Exercise description =>
Copy exactly the lines of the material below that run from the one containing "fill_sheet()" through the one containing "for corner in". Copy no other lines.

Data excerpt =>
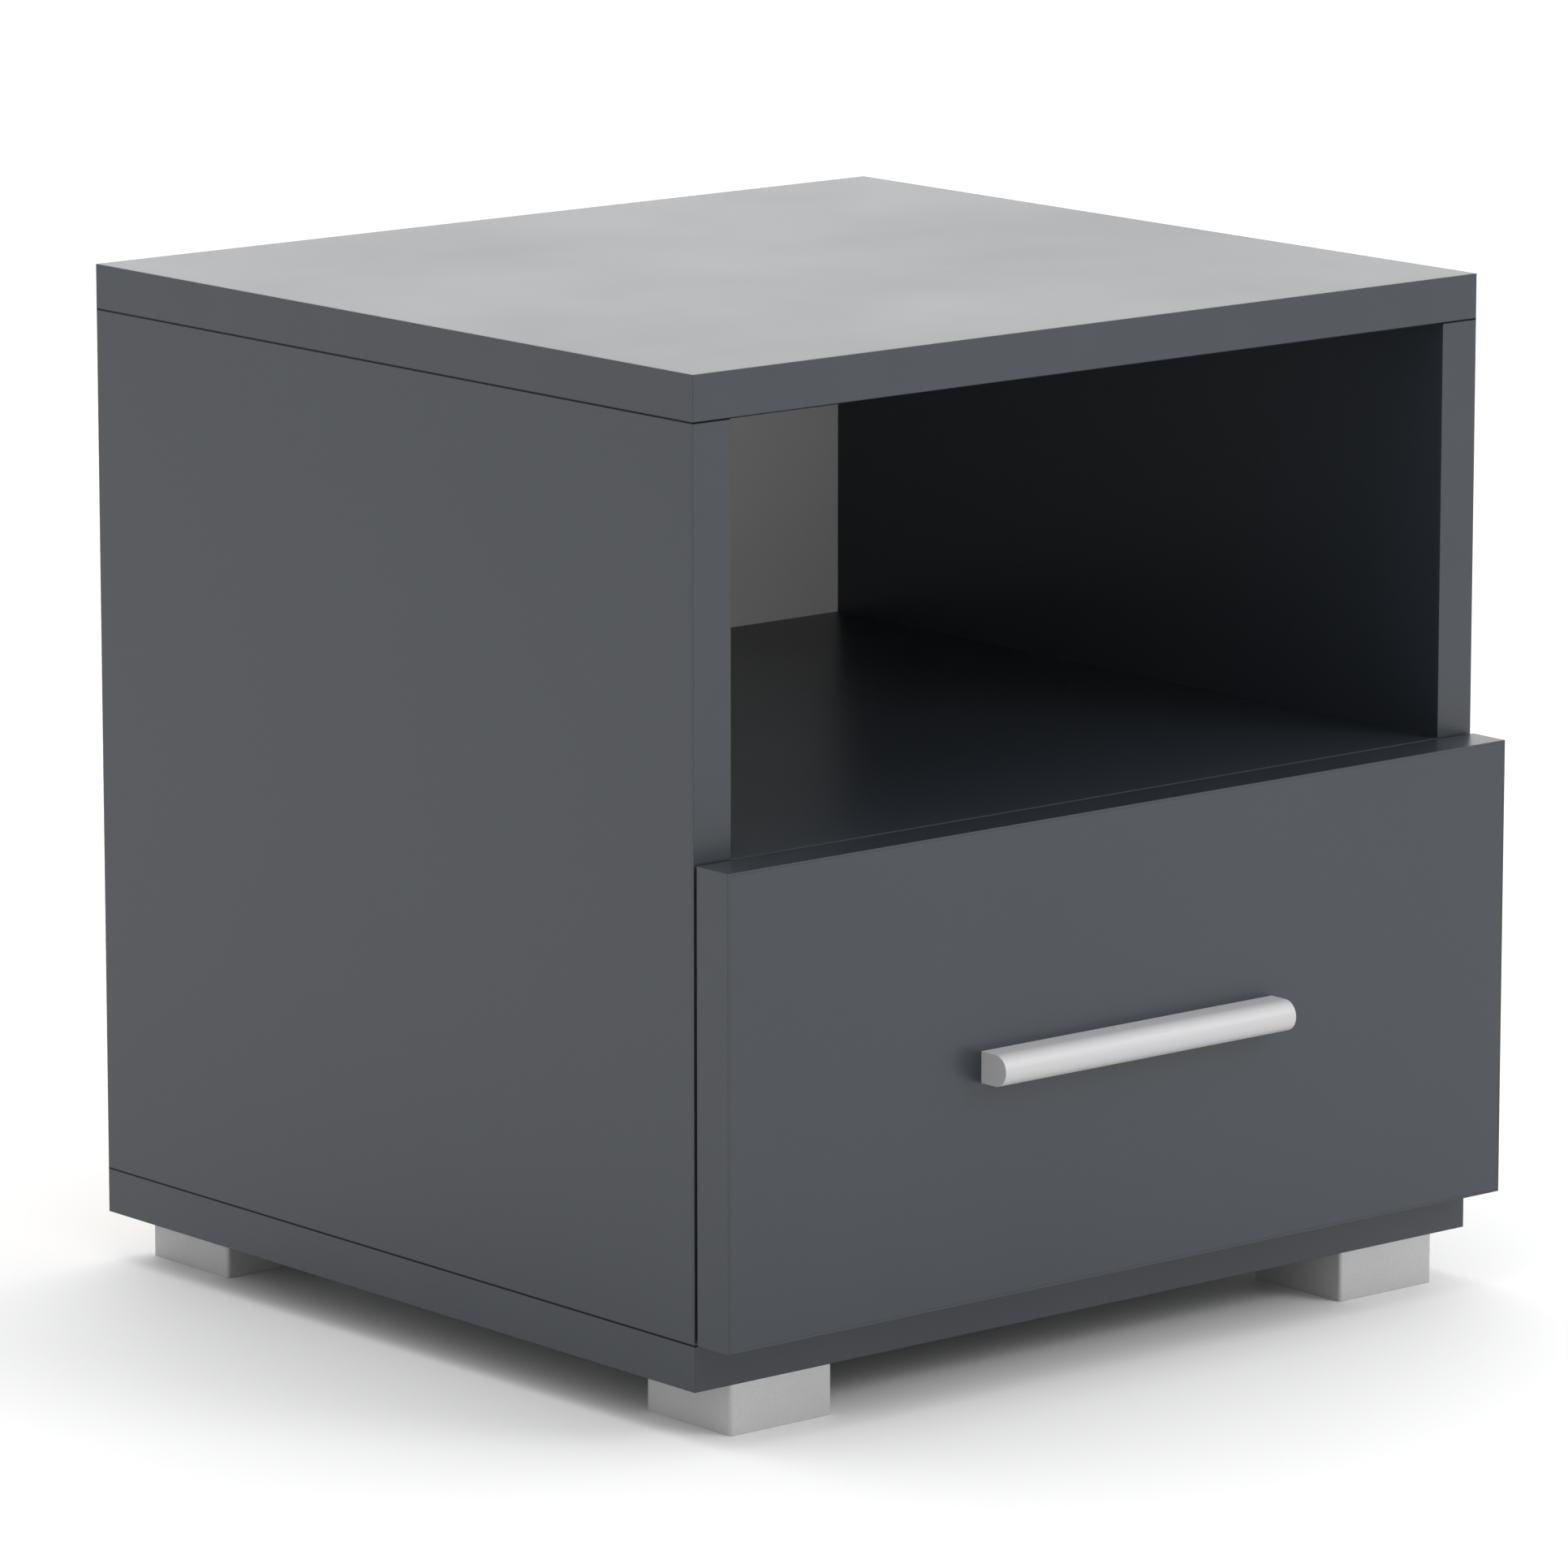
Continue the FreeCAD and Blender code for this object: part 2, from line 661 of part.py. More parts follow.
def cabinet_runner(hand, side):
    """The C channel on the carcass side, with a stop pressed up from its floor."""
    label = "cabinet_runner_" + hand
    y = ("runner_front", "runner_rear")

    def from_panel(near, far):
        return span(side, "side_inner - (%s)" % far, "side_inner - (%s)" % near)

    channel = [
        box(label + "_web", from_panel("0", "steel"), y,
            ("channel_floor - steel", "channel_top + steel")),
        box(label + "_floor", from_panel("0", "flange_reach"), y,
            ("channel_floor - steel", "channel_floor")),
        box(label + "_roof", from_panel("0", "flange_reach"), y,
            ("channel_top", "channel_top + steel")),
        box(label + "_stop", from_panel("steel", "flange_reach"),
            ("stop_rear - stop_thickness", "stop_rear"),
            ("channel_floor", "channel_floor + stop_height")),
        box(label + "_tab", from_panel("steel", "flange_reach"), ("runner_rear - steel", "runner_rear"),
            ("channel_floor", "channel_floor + tab_height")),
    ]
    drill(label, rod(label + "_rivet_hole", (at(side, "side_inner"), "front_roller_y",
                                             "front_roller_height"), INWARD[side], "steel",
                     "axle_radius + hole_play"))
    keep_board(label, fuse(label + "_profile", channel))


def drawer_runner(hand, side):
    """The profile under and beside the drawer, whose upper flange rides on the front roller."""
    label = "drawer_runner_" + hand
    y = ("runner_front", "runner_rear")
    web = span(side, "box_outer", "box_outer + steel")
    profile = [
        box(label + "_web", web, y, ("box_bottom - steel", "running_height + steel")),
        box(label + "_running_flange", span(side, "box_outer", "side_inner - running_flange_gap"),
            y, ("running_height", "running_height + steel")),
        box(label + "_seat", span(side, "box_inner", "box_outer + steel"), y,
            ("box_bottom - steel", "box_bottom")),
    ]
    drill(label, rod(label + "_rivet_hole", (at(side, "box_outer"), "rear_roller_y",
                                             "rear_roller_height"), OUTWARD[side], "steel",
                     "axle_radius + hole_play"))
    keep_board(label, fuse(label + "_profile", profile))


def runner_screws():
    cabinet = []
    drawer = []
    screw_height = "(channel_floor + channel_top) / 2"
    for hand, side in SIDES.items():
        for number, share in enumerate(CABINET_SCREW_PLACES):
            y = "runner_front + runner_length * %s" % share
            start = (at(side, "side_inner - steel"), y, screw_height)
            cabinet.append(countersunk_screw("cabinet_screw_%s_%d" % (hand, number), start,
                                             OUTWARD[side], CABINET_SCREW,
                                             ("cabinet_runner_" + hand, hand + "_side_panel")))
        for number, share in enumerate(DRAWER_SCREW_PLACES):
            y = "runner_front + runner_length * %s" % share
            start = (at(side, "box_outer - box_board / 2"), y, "box_bottom - steel")
            drawer.append(seated_screw("drawer_screw_%s_%d" % (hand, number), start, "+z",
                                       DRAWER_SCREW,
                                       ("drawer_runner_" + hand, "drawer_%s_side" % hand)))
    keep_group("cabinet_runner_screws", cabinet)
    keep_group("drawer_runner_screws", drawer)


def runners():
    cabinet_axles = []
    drawer_axles = []
    for hand, side in SIDES.items():
        roller_x = span(side, "side_inner - roller_offset - roller_width",
                        "side_inner - roller_offset")[0]
        roller("cabinet_roller_" + hand, roller_x, "front_roller_y", "front_roller_height")
        roller("drawer_roller_" + hand, roller_x, "rear_roller_y", "rear_roller_height")
        cabinet_axles.append(axle("cabinet_axle_" + hand,
                                  (at(side, "side_inner"), "front_roller_y", "front_roller_height"),
                                  INWARD[side], "roller_offset"))
        drawer_axles.append(axle("drawer_axle_" + hand,
                                 (at(side, "box_outer"), "rear_roller_y", "rear_roller_height"),
                                 OUTWARD[side], "runner_gap - roller_offset - roller_width"))
        cabinet_runner(hand, side)
        drawer_runner(hand, side)
    keep_group("cabinet_roller_axles", cabinet_axles)
    keep_group("drawer_roller_axles", drawer_axles)


def check_document():
    for feature in doc.Objects:
        if "Invalid" in feature.State or "Error" in feature.State:
            raise RuntimeError("%s did not recompute: %s" % (feature.Label, feature.State))
    for feature in sub_parts:
        if feature.Shape.isNull() or not feature.Shape.isValid():
            raise RuntimeError("%s has no valid shape" % feature.Label)


def export():
    os.makedirs("parts", exist_ok=True)
    for feature in sub_parts:
        feature.Shape.exportStep("parts/%s.step" % feature.Label)


fill_sheet()
carcass_joints()
back_nails()
feet()
runner_screws()
carcass_boards()
drawer_joints()
handle()
drawer_boards()
runners()
doc.recompute()
check_document()
export()
print("%d sub-parts" % len(sub_parts))
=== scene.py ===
import math
import bpy
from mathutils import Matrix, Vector


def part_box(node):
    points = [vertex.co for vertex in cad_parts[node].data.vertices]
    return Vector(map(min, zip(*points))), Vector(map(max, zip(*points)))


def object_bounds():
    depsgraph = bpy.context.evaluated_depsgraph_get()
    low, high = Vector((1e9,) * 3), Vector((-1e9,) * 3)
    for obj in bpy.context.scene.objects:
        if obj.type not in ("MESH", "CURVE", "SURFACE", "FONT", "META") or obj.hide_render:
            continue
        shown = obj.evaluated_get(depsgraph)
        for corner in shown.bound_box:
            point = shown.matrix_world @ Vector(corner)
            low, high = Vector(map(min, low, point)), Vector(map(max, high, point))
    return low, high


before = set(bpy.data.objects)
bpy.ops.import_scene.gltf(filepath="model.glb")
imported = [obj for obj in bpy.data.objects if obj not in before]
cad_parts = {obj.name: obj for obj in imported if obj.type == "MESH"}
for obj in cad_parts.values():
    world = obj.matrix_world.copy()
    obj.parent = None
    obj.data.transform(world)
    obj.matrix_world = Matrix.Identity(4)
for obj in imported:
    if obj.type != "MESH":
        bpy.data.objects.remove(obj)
cad_low, cad_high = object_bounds()
scene = bpy.context.scene

# Sizes in metres, read from the frame where it has them.
MM = 0.001
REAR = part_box("top_panel")[1].y
SIDE_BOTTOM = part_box("left_side_panel")[0].z
SIDE_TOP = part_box("left_side_panel")[1].z
BACK_MIDDLE = (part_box("back_panel")[0].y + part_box("back_panel")[1].y) / 2
SHEET_MIDDLE = (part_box("drawer_bottom")[0].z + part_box("drawer_bottom")[1].z) / 2

# The camera: where it stands round the object, and how far left of the middle it aims
AZIMUTH = math.radians(-40.1)
ELEVATION = math.radians(11.36)
DISTANCE = 3.8
TARGET_SHIFT = -0.0143
SENSOR_MM = 36.0
LENS_MM = 220.0

# The light: the backdrop's bright side, its strength there and opposite, and two round lamps
BRIGHT_SIDE = math.radians(-58.0)
BACKDROP_DIM = 0.75
BACKDROP_BRIGHT = 1.7
LAMP_TARGET = (0.0, 0.0, 0.2)
KEY_LAMP = {"place": (1.3, -2.5, 1.8), "size": 1.4, "power": 25.0}
TOP_LAMP = {"place": (-0.4, 0.4, 3.2), "size": 2.6, "power": 20.0}
FLOOR_SIZE = 60.0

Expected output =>
fill_sheet()
carcass_joints()
back_nails()
feet()
runner_screws()
carcass_boards()
drawer_joints()
handle()
drawer_boards()
runners()
doc.recompute()
check_document()
export()
print("%d sub-parts" % len(sub_parts))
=== scene.py ===
import math
import bpy
from mathutils import Matrix, Vector


def part_box(node):
    points = [vertex.co for vertex in cad_parts[node].data.vertices]
    return Vector(map(min, zip(*points))), Vector(map(max, zip(*points)))


def object_bounds():
    depsgraph = bpy.context.evaluated_depsgraph_get()
    low, high = Vector((1e9,) * 3), Vector((-1e9,) * 3)
    for obj in bpy.context.scene.objects:
        if obj.type not in ("MESH", "CURVE", "SURFACE", "FONT", "META") or obj.hide_render:
            continue
        shown = obj.evaluated_get(depsgraph)
        for corner in shown.bound_box:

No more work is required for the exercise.